How I survived the first few years

stressed-teacher
We’ve all felt like this – but what can we do to minimise it?

Notoriously I’ve not been the most resilient or emotionally stable of personalities. I had a tough time at school, have often suffered from low self-esteem and at university I had full on melt downs when deadlines came about.

Starting my teaching journey was scary, I had lots of people telling me it was going to be the hardest few years of my life due to the ridiculous workload coupled with the emotionally draining aspects of the job: meeting pupils with the most horrendous life circumstances, being verbally abused on a regular basis, to name just a few. I spent the few months leading up to starting TeachFirst wondering whether I’d made a really stupid decision given my tendency to be emotionally volatile.

Over the holidays, while I was, for the first summer since starting teaching, properly relaxing (cocktail by the pool style) I was thinking about the last few years and it was the first time I properly realised that I have been – wait for it – ABSOLUTELY FINE. Looking at the circumstances, it does feel like a bit of a miracle. Over 3 years I have been required to change and teach in 3 different and very challenging schools, write PGCE assignments while teaching full time, fulfil the notorious NQT year and change my teaching subject.
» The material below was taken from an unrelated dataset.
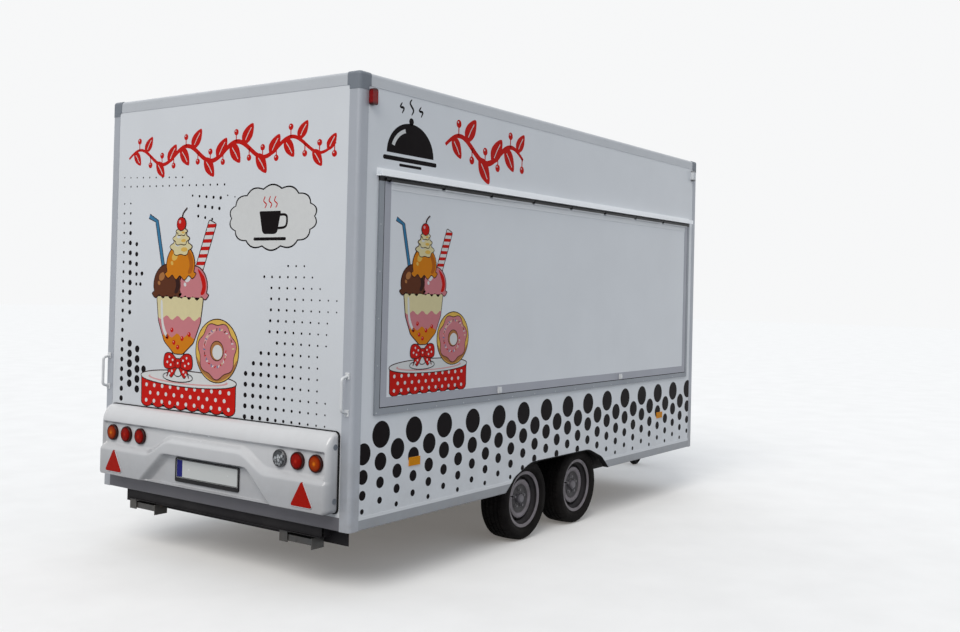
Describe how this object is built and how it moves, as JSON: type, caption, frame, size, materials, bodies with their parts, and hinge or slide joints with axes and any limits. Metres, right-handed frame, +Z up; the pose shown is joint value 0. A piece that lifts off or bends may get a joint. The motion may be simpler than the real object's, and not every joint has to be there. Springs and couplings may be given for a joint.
{
  "type": "food trailer",
  "caption": "Tandem-axle food trailer with a top-hinged serving hatch, side entry door, moulded rear bumper, V drawbar, ball coupling and jockey wheel.",
  "frame": {"origin": "on the ground under the middle of the whole trailer, from rear bumper to coupling nose", "axes": "+X forward along the drawbar, +Y the left side, +Z up"},
  "size_m": [5.6089, 2.128, 2.727],
  "materials": {
    "white_panel": "satin white sandwich panel",
    "anodised": "satin anodised extrusion",
    "corner_plastic": "grey moulded plastic",
    "bumper_white": "glossy off-white moulding",
    "plate_holder": "black moulded holder round a blank white plate",
    "lamp_lens": "red, amber and clear lenses",
    "reflector_red": "red reflector with a pale rim",
    "reflector_amber": "amber reflector",
    "white_fitting": "white fitting",
    "galvanised": "hot-dip galvanised steel",
    "rim_silver": "silver-painted pressed steel",
    "hub_steel": "cast drum with a pale dust cap",
    "tyre": "black rubber",
    "rubber": "black rubber",
    "black_steel": "black painted steel",
    "floor_top": "grey non-slip coated plywood"
  },
  "bodies": {
    "trailer_body": {"axle_beams": "galvanised", "corner_posts": "anodised", "coupling_bellows": "rubber", "coupling_head": "galvanised", "cross_members": "galvanised", "door_frame": "anodised", "drawbar_rails": "galvanised", "floor_panel": "floor_top", "front_wall": "white_panel", "grab_handles": "white_fitting", "handbrake_lever": "galvanised", "hatch_frame": "anodised", "jockey_clamp": "galvanised", "jockey_crank": "galvanised", "jockey_outer_tube": "galvanised", "left_wall": "white_panel", "marker_lamps": "lamp_lens", "number_plate": "plate_holder", "overrun_housing": "black_steel", "rain_gutter": "anodised", "rear_beam": "galvanised", "rear_bumper_panel": "bumper_white", "rear_lamps": "lamp_lens", "rear_wall": "white_panel", "right_wall": "white_panel", "roof_corner_caps": "corner_plastic", "roof_edge_profiles": "anodised", "roof_panel": "white_panel", "side_rails": "galvanised", "side_reflectors": "reflector_amber", "sill_profiles": "anodised", "steady_brackets": "galvanised", "swing_arms": "galvanised", "triangle_reflectors": "reflector_red", "wheel_boxes": "corner_plastic"},
    "serving_hatch": {"serving_hatch": "white_panel", "hatch_border": "anodised", "hatch_catches": "white_fitting"},
    "strut_cylinders": {"strut_cylinders": "black_steel"},
    "strut_rods": {"strut_rods": "galvanised"},
    "entry_door": {"entry_door": "white_panel", "door_hinges": "white_fitting", "door_handle": "black_steel"},
    "jockey_inner_tube": {"jockey_inner_tube": "galvanised"},
    "jockey_fork": {"jockey_fork": "galvanised"},
    "jockey_wheel": {"jockey_wheel": "rubber"},
    "right_steady_leg": {"right_steady_leg": "galvanised"},
    "left_steady_leg": {"left_steady_leg": "galvanised"},
    "rear_left_wheel": {"rear_left_tyre": "tyre", "rear_left_rim": "rim_silver", "rear_left_hub": "hub_steel"},
    "rear_right_wheel": {"rear_right_tyre": "tyre", "rear_right_rim": "rim_silver", "rear_right_hub": "hub_steel"},
    "front_left_wheel": {"front_left_tyre": "tyre", "front_left_rim": "rim_silver", "front_left_hub": "hub_steel"},
    "front_right_wheel": {"front_right_tyre": "tyre", "front_right_rim": "rim_silver", "front_right_hub": "hub_steel"}
  },
  "joints": [
    {"name": "hatch_hinge", "type": "hinge", "parent": "trailer_body", "child": "serving_hatch", "pos_m": [0, -1.0425, 2.184], "axis": [-1, 0, 0], "range_deg": [0, 85]},
    {"name": "strut_pivot", "type": "hinge", "parent": "trailer_body", "child": "strut_cylinders", "pos_m": [0, -0.9425, 1.18], "axis": [-1, 0, 0], "range_deg": [0, 21.2]},
    {"name": "strut_slide", "type": "slide", "parent": "strut_cylinders", "child": "strut_rods", "axis": [0, 0, 1], "range_m": [0, 0.1937]},
    {"name": "door_hinge", "type": "hinge", "parent": "trailer_body", "child": "entry_door", "pos_m": [0.792, 1.0405, 0.47], "axis": [0, 0, -1], "range_deg": [0, 110]},
    {"name": "jockey_slide", "type": "slide", "parent": "trailer_body", "child": "jockey_inner_tube", "axis": [0, 0, 1], "range_m": [0, 0.13]},
    {"name": "jockey_swivel", "type": "hinge", "parent": "jockey_inner_tube", "child": "jockey_fork", "pos_m": [2.364, -0.092, 0.208], "axis": [0, 0, 1], "continuous": true},
    {"name": "jockey_wheel_spin", "type": "hinge", "parent": "jockey_fork", "child": "jockey_wheel", "pos_m": [2.329, -0.092, 0.1], "axis": [0, 1, 0], "continuous": true},
    {"name": "right_steady_fold", "type": "hinge", "parent": "trailer_body", "child": "right_steady_leg", "pos_m": [-2.6465, -0.52, 0.257], "axis": [1, 0, 0], "range_deg": [0, 90]},
    {"name": "left_steady_fold", "type": "hinge", "parent": "trailer_body", "child": "left_steady_leg", "pos_m": [-2.6465, 0.77, 0.257], "axis": [1, 0, 0], "range_deg": [0, 90]},
    {"name": "rear_left_wheel_spin", "type": "hinge", "parent": "trailer_body", "child": "rear_left_wheel", "pos_m": [-0.94105, 0.868, 0.262], "axis": [0, 1, 0], "continuous": true},
    {"name": "rear_right_wheel_spin", "type": "hinge", "parent": "trailer_body", "child": "rear_right_wheel", "pos_m": [-0.94105, -0.868, 0.262], "axis": [0, 1, 0], "continuous": true},
    {"name": "front_left_wheel_spin", "type": "hinge", "parent": "trailer_body", "child": "front_left_wheel", "pos_m": [-0.27105, 0.868, 0.262], "axis": [0, 1, 0], "continuous": true},
    {"name": "front_right_wheel_spin", "type": "hinge", "parent": "trailer_body", "child": "front_right_wheel", "pos_m": [-0.27105, -0.868, 0.262], "axis": [0, 1, 0], "continuous": true}
  ],
  "couplings": [
    {"joint": "strut_pivot", "follows": "hatch_hinge", "ratio": 0.24877},
    {"joint": "strut_slide", "follows": "hatch_hinge", "m_per_rad": 0.13024}
  ]
}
Ok, being absolutely fine might be an exaggeration. Don’t get me wrong, there have been tears, stress and a lot of challenges, but at no point has it spiralled out of control and left me wondering what on earth I am doing with my life. Considering past life events that have caused such crisis – I must have changed something in the way I manage my life. When I look at other new teachers around me, I do think that I have fared better over the first few years than average and my mental wellbeing has a lot to thank for it.

The next step of this realisation was to formalise what it is I have been doing to look after my mental wellbeing to ensure I continue to do my job as well as possible while living and loving my life outside the classroom.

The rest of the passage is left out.